Salisbury was riding around the castle one day when a Scottish archer, named as William Spens, fired at him from distance – the arrow grazed Salisbury and pierced the chest of his adjacent man-at-arms. Montague said: “Agnes’s love-shafts go straight to the heart.”
Now the English broke all the rules of chivalry. They had Agnes’s brother John as a captive and threatened to hang him in front of the castle if she did not surrender. She told them that would only make her the Countess of Moray in her own right and even more powerful – in fact she was not in line to succeed John Randolph, but the English didn’t know that and spared the Earl.

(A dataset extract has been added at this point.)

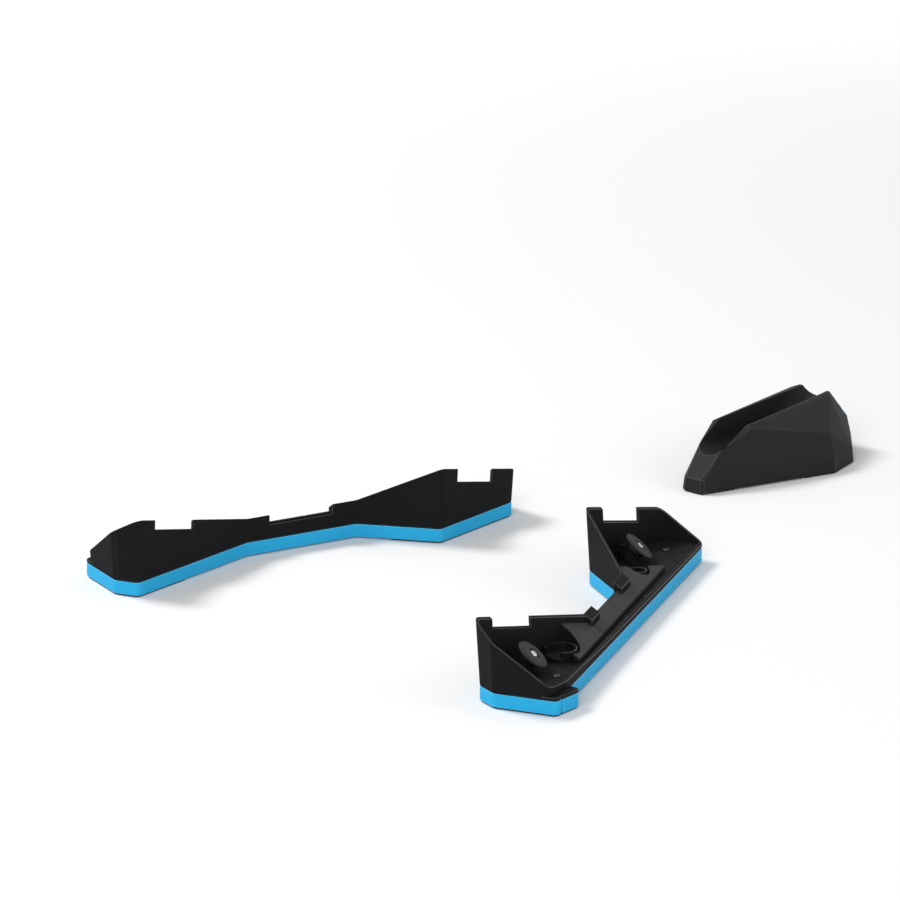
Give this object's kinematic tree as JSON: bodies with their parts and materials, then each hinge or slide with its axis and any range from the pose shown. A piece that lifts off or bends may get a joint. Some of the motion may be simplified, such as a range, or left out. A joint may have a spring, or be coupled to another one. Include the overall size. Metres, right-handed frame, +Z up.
{
  "type": "trainer motion plate set",
  "caption": "Pair of mirror-image plates that let a bicycle trainer rock fore and aft, each a sprung black tray on a blue base, with a front wheel block.",
  "frame": {"origin": "centre of the set's bounding box, on the floor", "axes": "+X towards the wheel block, +Y to the rider's left, +Z up"},
  "size_m": [1.0819, 0.7716, 0.1035],
  "materials": {
    "blue_shell": "satin",
    "black_shell": "matte",
    "deck_grey": "matte",
    "rest_grey": "satin",
    "pad_rubber": "matte",
    "roller_plastic": "satin",
    "steel": "brushed"
  },
  "bodies": {
    "set": {"left_base": "blue_shell", "left_floor_pads": "pad_rubber", "left_axles": "steel", "left_buffers": "pad_rubber", "left_springs": "steel", "right_base": "blue_shell", "right_floor_pads": "pad_rubber", "right_axles": "steel", "right_buffers": "pad_rubber", "right_springs": "steel", "block_shell": "black_shell", "block_base_plate": "black_shell", "block_feet": "pad_rubber", "block_screws": "steel", "block_inlays": "blue_shell"},
    "left_tray": {"left_tray": "black_shell", "left_deck": "black_shell", "left_deck_pad_rear": "deck_grey", "left_deck_pad_mid_rear": "deck_grey", "left_deck_pad_mid_front": "deck_grey", "left_deck_pad_front": "deck_grey", "left_cup_rear": "black_shell", "left_cup_front": "black_shell", "left_posts": "black_shell", "left_guide_screws": "steel", "left_guide_washers": "steel", "left_guide_nuts": "steel"},
    "left_roller_rear": {"left_roller_rear": "roller_plastic"},
    "left_roller_mid_rear": {"left_roller_mid_rear": "roller_plastic"},
    "left_roller_mid_front": {"left_roller_mid_front": "roller_plastic"},
    "left_roller_front": {"left_roller_front": "roller_plastic"},
    "left_rest_rear": {"left_rest_pad_rear": "rest_grey", "left_pad_screw_rear": "steel"},
    "left_rest_front": {"left_rest_pad_front": "rest_grey", "left_pad_screw_front": "steel"},
    "right_tray": {"right_tray": "black_shell", "right_deck": "black_shell", "right_deck_pad_rear": "deck_grey", "right_deck_pad_mid_rear": "deck_grey", "right_deck_pad_mid_front": "deck_grey", "right_deck_pad_front": "deck_grey", "right_cup_rear": "black_shell", "right_cup_front": "black_shell", "right_posts": "black_shell", "right_guide_screws": "steel", "right_guide_washers": "steel", "right_guide_nuts": "steel"},
    "right_roller_rear": {"right_roller_rear": "roller_plastic"},
    "right_roller_mid_rear": {"right_roller_mid_rear": "roller_plastic"},
    "right_roller_mid_front": {"right_roller_mid_front": "roller_plastic"},
    "right_roller_front": {"right_roller_front": "roller_plastic"},
    "right_rest_rear": {"right_rest_pad_rear": "rest_grey", "right_pad_screw_rear": "steel"},
    "right_rest_front": {"right_rest_pad_front": "rest_grey", "right_pad_screw_front": "steel"}
  },
  "joints": [
    {"name": "left_tray_travel", "type": "slide", "parent": "set", "child": "left_tray", "axis": [1, 0, 0], "range_m": [-0.02, 0.02], "stiffness_N_per_m": 600, "deforming": ["left_springs"]},
    {"name": "left_roller_rear_spin", "type": "hinge", "parent": "set", "child": "left_roller_rear", "pos_m": [-0.50308, 0.3, 0.0133], "axis": [0, 1, 0], "range_deg": [-170, 170]},
    {"name": "left_roller_mid_rear_spin", "type": "hinge", "parent": "set", "child": "left_roller_mid_rear", "pos_m": [-0.35008, 0.30094, 0.0133], "axis": [0, 1, 0], "range_deg": [-170, 170]},
    {"name": "left_roller_mid_front_spin", "type": "hinge", "parent": "set", "child": "left_roller_mid_front", "pos_m": [-0.14108, 0.201, 0.0133], "axis": [0, 1, 0], "range_deg": [-170, 170]},
    {"name": "left_roller_front_spin", "type": "hinge", "parent": "set", "child": "left_roller_front", "pos_m": [0.00492, 0.1365, 0.0133], "axis": [0, 1, 0], "range_deg": [-170, 170]},
    {"name": "left_rest_rear_tilt", "type": "hinge", "parent": "left_tray", "child": "left_rest_rear", "pos_m": [-0.46562, 0.307, 0.04307], "axis": [0.9317, -0.3633, 0], "range_deg": [-8, 8], "stiffness_Nm_per_rad": 0.2},
    {"name": "left_rest_front_tilt", "type": "hinge", "parent": "left_tray", "child": "left_rest_front", "pos_m": [-0.07048, 0.1566, 0.04077], "axis": [0.9317, -0.3633, 0], "range_deg": [-8, 8], "stiffness_Nm_per_rad": 0.2},
    {"name": "right_tray_travel", "type": "slide", "parent": "set", "child": "right_tray", "axis": [1, 0, 0], "range_m": [-0.02, 0.02], "stiffness_N_per_m": 600, "deforming": ["right_springs"]},
    {"name": "right_roller_rear_spin", "type": "hinge", "parent": "set", "child": "right_roller_rear", "pos_m": [-0.50308, -0.3, 0.0133], "axis": [0, 1, 0], "range_deg": [-170, 170]},
    {"name": "right_roller_mid_rear_spin", "type": "hinge", "parent": "set", "child": "right_roller_mid_rear", "pos_m": [-0.35008, -0.30094, 0.0133], "axis": [0, 1, 0], "range_deg": [-170, 170]},
    {"name": "right_roller_mid_front_spin", "type": "hinge", "parent": "set", "child": "right_roller_mid_front", "pos_m": [-0.14108, -0.201, 0.0133], "axis": [0, 1, 0], "range_deg": [-170, 170]},
    {"name": "right_roller_front_spin", "type": "hinge", "parent": "set", "child": "right_roller_front", "pos_m": [0.00492, -0.1365, 0.0133], "axis": [0, 1, 0], "range_deg": [-170, 170]},
    {"name": "right_rest_rear_tilt", "type": "hinge", "parent": "right_tray", "child": "right_rest_rear", "pos_m": [-0.46562, -0.307, 0.04307], "axis": [0.9317, 0.3633, 0], "range_deg": [-8, 8], "stiffness_Nm_per_rad": 0.2},
    {"name": "right_rest_front_tilt", "type": "hinge", "parent": "right_tray", "child": "right_rest_front", "pos_m": [-0.07048, -0.1566, 0.04077], "axis": [0.9317, 0.3633, 0], "range_deg": [-8, 8], "stiffness_Nm_per_rad": 0.2}
  ],
  "couplings": [
    {"joint": "left_roller_rear_spin", "follows": "left_tray_travel", "rad_per_m": 142.86},
    {"joint": "left_roller_mid_rear_spin", "follows": "left_tray_travel", "rad_per_m": 142.86},
    {"joint": "left_roller_mid_front_spin", "follows": "left_tray_travel", "rad_per_m": 142.86},
    {"joint": "left_roller_front_spin", "follows": "left_tray_travel", "rad_per_m": 142.86},
    {"joint": "right_roller_rear_spin", "follows": "right_tray_travel", "rad_per_m": 142.86},
    {"joint": "right_roller_mid_rear_spin", "follows": "right_tray_travel", "rad_per_m": 142.86},
    {"joint": "right_roller_mid_front_spin", "follows": "right_tray_travel", "rad_per_m": 142.86},
    {"joint": "right_roller_front_spin", "follows": "right_tray_travel", "rad_per_m": 142.86}
  ]
}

Salisbury attempted to bribe his way in, but the gatekeeper was loyal to Agnes and she set a trap. As soon as Salisbury would pass the first gate, the portcullis would be lowered, trapping him. But one of his soldiers, named by Pluscarden as Coupland, spotted the trap and threw the Earl backwards, while Coupland was captured.
Enough was enough. Word came to Salisbury that Edward III would be landing an army in France in July and on June 16, 1338, he abandoned the siege of Dunbar and went to fight in France. Agnes’s final words to Salisbury are supposed to have been: “Adieu, adieu, my Lord Montague.”
The rest of Agnes’s life is somewhat lost to history but her story raced around Scotland and England and a ballad was soon being sung that put these words in Salisbury’s mouth: “She kept a stir in tower and trench, that brawling boisterous Scottish wench; Cam’ I early, cam’ I late, I found Agnes at the gate.”
Regular readers will know I can be quite sceptical about Sir Walter Scott’s histories of Scotland. But he wrote of Black Agnes: “From the record of Scottish heroes, none can presume to erase her.”